# Best tip I ever received



## Hans GrUber (Apr 23, 2016)

The best tip I ever got was not the most financially rewarding. I used to absolutely hate the business people I drove around. Now I actually prefer the whole "Just get me where I have to go" attitude. Anyways, driving some corporate paxhole to the airport. He talks on phone the whole way. "This obviously isn't for John's ears, but...". 

Get to airport and he disconnects call. "Oh, you work for John? At CCC? That's funny, he's my neighbor. It would be a shame if he heard what you were saying. Good thing some of us are still motivated by money" as I unload baggage. Sprint back to car and jet off, not believing what I just did. Next day see he tipped $50 AND dinged me for professionalism. 
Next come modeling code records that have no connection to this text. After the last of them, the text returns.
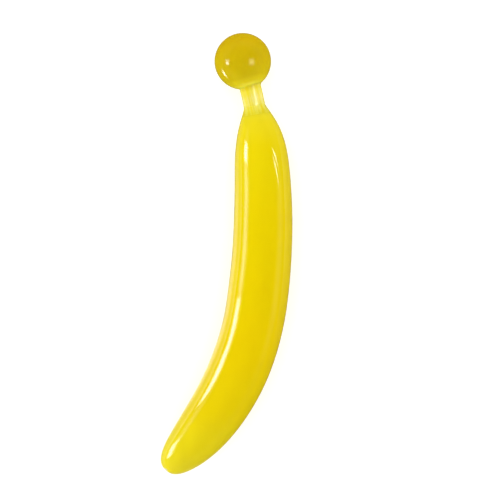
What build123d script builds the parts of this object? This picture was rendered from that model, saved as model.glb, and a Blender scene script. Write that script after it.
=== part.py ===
from build123d import *

import math
import os

# A banana-shaped wand of solid glass, lying flat on its side. Four gathers of
# glass are fused face to face: an opaque core, the clear casing drawn over it,
# a short neck and a ball.
#
# Frame: the origin is the middle of the bounding box's bottom face. +Z is up,
# +Y points from the tip towards the ball, and the bend is hollow towards -X.
# The centreline lies in one level plane. It starts at the ball's centre, and
# distances along it are measured from there.

# Driving dimensions, in mm and degrees
ball_diameter = 25.8
neck_diameter = 9.8
body_diameter = 27.6
shoulder_diameter = 23.2
casing_wall = 2.0
weld_fillet = 1.0

# Places along the centreline
neck_end = 21.0
core_start = 21.8
widest_at = 122.0
nose_start = 186.0
tip_at = 199.2

# The centreline: three arcs that bend the same way, then a straight nose
lean_at_ball = 18.0
neck_arc_radius = 182.0
neck_arc_length = 43.0
upper_arc_radius = 318.0
upper_arc_length = 68.0
lower_arc_radius = 118.0

# How the body swells out of the neck and rounds off at the tip
shoulder_length = 10.5
shoulder_power = 1.26
tip_power = 3.05
tip_roundness = 2.5
core_shoulder = 3.7

# Where the lofts take a section, closer together where the shape turns faster
shoulder_stations = [21.0, 22.0, 23.5, 25.5, 28.0, 31.0, 35.0, 40.0, 46.0, 54.0]
body_stations = [66.0, 80.0, 94.0, 108.0, 122.0, 136.0, 149.0, 160.0, 169.0, 176.0, 181.5, 186.0]

ball_radius = ball_diameter / 2
neck_radius = neck_diameter / 2
body_radius = body_diameter / 2
shoulder_radius = shoulder_diameter / 2


def follow_arc(x, y, lean, radius, length):
    """The end of an arc that starts at x, y and leans by lean from -Y to +X."""
    turned = lean - length / radius
    return (
        x + radius * (math.cos(turned) - math.cos(lean)),
        y - radius * (math.sin(lean) - math.sin(turned)),
        turned,
    )


def along_centreline(distance):
    """Place and lean of the centreline, measured from the ball's centre."""
    x, y, lean = 0.0, 0.0, math.radians(lean_at_ball)
    lower_arc_length = nose_start - neck_arc_length - upper_arc_length
    arcs = [
        (neck_arc_radius, neck_arc_length),
        (upper_arc_radius, upper_arc_length),
        (lower_arc_radius, lower_arc_length),
    ]
    left = distance
    for radius, length in arcs:
        x, y, lean = follow_arc(x, y, lean, radius, min(left, length))
        left = max(left - length, 0.0)
    return x + left * math.sin(lean), y - left * math.cos(lean), lean


def glass_radius(distance, inset=0.0):
    """Radius of the body, or of the surface that lies inset under it."""
    reach = min(max(widest_at - distance, 0.0) / (widest_at - neck_end), 1.0)
    swollen = body_radius - (body_radius - shoulder_radius) * reach**2
    into_shoulder = max(distance - neck_end, 0.0) / shoulder_length
    opening = 1.0 - math.exp(-(into_shoulder**shoulder_power))
    radius = neck_radius + (swollen - neck_radius) * opening - inset
    to_tip = max(distance - widest_at, 0.0) / (tip_at - inset - widest_at)
    return radius * (1.0 - min(to_tip, 1.0) ** tip_power) ** (1.0 / tip_roundness)


def core_radius(distance):
    """Radius of the core, which is rounded off under the shoulder too."""
    to_top = max(core_start + core_shoulder - distance, 0.0) / core_shoulder
    return glass_radius(distance, casing_wall) * math.sqrt(1.0 - min(to_top, 1.0) ** 2)


def outline_points(step=0.25):
    """Both edges of the body, seen from above, with the ball's centre at 0, 0."""
    for i in range(int(tip_at / step) + 1):
        distance = i * step
        x, y, lean = along_centreline(distance)
        radius = glass_radius(distance)
        yield x + radius * math.cos(lean), y + radius * math.sin(lean)
        yield x - radius * math.cos(lean), y - radius * math.sin(lean)


outline = list(outline_points())
left_edge = min(x for x, y in outline)
right_edge = max(max(x for x, y in outline), ball_radius)
lower_edge = min(y for x, y in outline)
ball_centre = Vector(
    -(left_edge + right_edge) / 2,
    -(lower_edge + ball_radius) / 2,
    body_radius,
)


def centre_at(distance):
    x, y, lean = along_centreline(distance)
    return ball_centre + Vector(x, y, 0)


def heading_at(distance):
    lean = along_centreline(distance)[2]
    return Vector(math.sin(lean), -math.cos(lean), 0)


def sections(stations, radius_at):
    """A circle square to the centreline at each station, for a loft."""
    circles = []
    for distance in stations:
        across = Plane(centre_at(distance), x_dir=(0, 0, 1), z_dir=heading_at(distance))
        with BuildSketch(across) as section:
            Circle(radius_at(distance))
        circles.append(section.sketch)
    return circles


def dome_axis(start, apex):
    """The straight line that a dome is turned about, from start towards apex."""
    return Axis(centre_at(start), heading_at(start) * math.copysign(1.0, apex - start))


def dome_profile(start, apex, radius_at):
    """Half the outline of a dome that goes on from the circle at start to apex."""
    length = apex - start
    steps = 8
    rim = []
    for i in range(steps):
        reach = length * math.sin(math.pi / 2 * i / steps)
        rim.append((abs(reach), radius_at(start + reach)))
    slope = (rim[1][1] - rim[0][1]) / rim[1][0]
    outward = dome_axis(start, apex).direction
    side = Plane(centre_at(start), x_dir=outward, z_dir=outward.cross(Vector(0, 0, 1)))
    with BuildSketch(side) as half_outline:
        with BuildLine():
            Spline(*rim, (abs(length), 0), tangents=[(1, slope), (0, -1)])
            Line((abs(length), 0), (0, 0))
            Line((0, 0), rim[0])
        make_face()
    return half_outline.sketch


os.makedirs("parts", exist_ok=True)

# The ball that the hand holds
with BuildPart() as ball_handle:
    with Locations(ball_centre):
        Sphere(ball_radius)
ball_handle.part.label = "ball_handle"
export_step(ball_handle.part, "parts/ball_handle.step")

# The drawn stem, seated on the ball with a small fillet of glass round its foot
with BuildPart() as neck:
    loft(sections([10.0, 14.0, 18.0, neck_end], glass_radius))
    with Locations(ball_centre):
        Sphere(ball_radius)
    rings = neck.edges().filter_by(lambda edge: edge.is_closed)
    foot = rings.sort_by_distance(centre_at(ball_radius))[0]
    fillet(foot, weld_fillet)
    add(ball_handle.part, mode=Mode.SUBTRACT)
neck.part.label = "neck"
export_step(neck.part, "parts/neck.step")

# The opaque rod, one wall's thickness under the casing all round
core_top = core_start + core_shoulder
core_tip = tip_at - casing_wall
core_stations = [d for d in shoulder_stations + body_stations if d > core_top]
with BuildPart() as body_core:
    loft(sections([core_top] + core_stations, core_radius))
    revolve(dome_profile(core_top, core_start, core_radius), axis=dome_axis(core_top, core_start))
    revolve(dome_profile(nose_start, core_tip, core_radius), axis=dome_axis(nose_start, core_tip))
body_core.part.label = "body_core"
export_step(body_core.part, "parts/body_core.step")

# The clear jacket, closed all round the core
with BuildPart() as body_casing:
    loft(sections(shoulder_stations + body_stations, glass_radius))
    revolve(dome_profile(nose_start, tip_at, glass_radius), axis=dome_axis(nose_start, tip_at))
    add(body_core.part, mode=Mode.SUBTRACT)
body_casing.part.label = "body_casing"
export_step(body_casing.part, "parts/body_casing.step")
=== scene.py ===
import math

import bpy
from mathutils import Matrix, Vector


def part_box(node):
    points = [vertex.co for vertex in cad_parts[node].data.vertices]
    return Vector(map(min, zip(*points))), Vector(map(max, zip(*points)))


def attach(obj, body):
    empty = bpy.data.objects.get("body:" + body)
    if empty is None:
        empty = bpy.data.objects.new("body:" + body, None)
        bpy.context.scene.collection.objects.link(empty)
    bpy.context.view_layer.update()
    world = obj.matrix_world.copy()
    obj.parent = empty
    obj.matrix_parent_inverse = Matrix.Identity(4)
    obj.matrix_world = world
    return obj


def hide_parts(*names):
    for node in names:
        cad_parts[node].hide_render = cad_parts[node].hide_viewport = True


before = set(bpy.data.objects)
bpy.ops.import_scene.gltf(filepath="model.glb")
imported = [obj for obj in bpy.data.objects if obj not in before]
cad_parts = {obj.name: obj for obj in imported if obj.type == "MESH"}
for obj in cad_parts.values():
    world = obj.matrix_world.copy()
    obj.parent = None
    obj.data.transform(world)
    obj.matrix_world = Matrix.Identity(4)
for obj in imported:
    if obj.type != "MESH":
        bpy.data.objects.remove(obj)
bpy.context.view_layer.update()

# A banana-shaped wand of solid glass, lying on its side on a pale table and seen from straight
# above. Lengths are in metres in the CAD frame: +Z up, +Y towards the ball, and the hollow of the
# bend towards -X.

# ---------------------------------------------------------------- the wand's own dimensions

MM = 0.001
ball_low, ball_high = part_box("ball_handle")
casing_low, casing_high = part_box("body_casing")
BALL_CENTRE = (ball_low + ball_high) / 2
BALL_RADIUS = (ball_high.x - ball_low.x) / 2
BODY_RADIUS = (casing_high.z - casing_low.z) / 2
NECK_RADIUS = 4.9 * MM
SHOULDER_RADIUS = 11.6 * MM
CASING_WALL = 2.0 * MM
WELD_FILLET = 1.0 * MM

# Distances along the centreline, from the ball's centre
NECK_END = 21.0 * MM
CORE_START = 21.8 * MM
CORE_SHOULDER = 3.7 * MM
WIDEST_AT = 122.0 * MM
TIP_AT = 199.2 * MM

# The centreline: how it leans at the ball, then its arcs as (radius, length). It ends straight.
LEAN_AT_BALL = math.radians(18.0)
BEND_ARCS = [
    (182.0 * MM, 43.0 * MM),
    (318.0 * MM, 68.0 * MM),
    (118.0 * MM, 75.0 * MM),
]

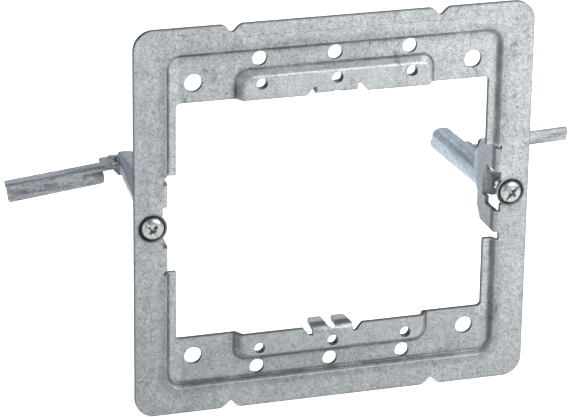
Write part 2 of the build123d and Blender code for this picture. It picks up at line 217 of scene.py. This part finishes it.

I'm really not that guy who makes power moves, but goddamn did it give me a good laugh.


----------



## henrygates (Mar 29, 2018)

Is he really your neighbor?


----------



## Uber's Guber (Oct 22, 2017)

You could have avoided the ding for professionalism if you simply declared that John was a neighbor and said nothing else. The paxhole would have gotten the clue all by himself, and bought you off anyway.


----------



## Hans GrUber (Apr 23, 2016)

henrygates said:


> Is he really your neighbor?


No. Just a bluff. I got all amped up listening to him discuss shady business moves.


----------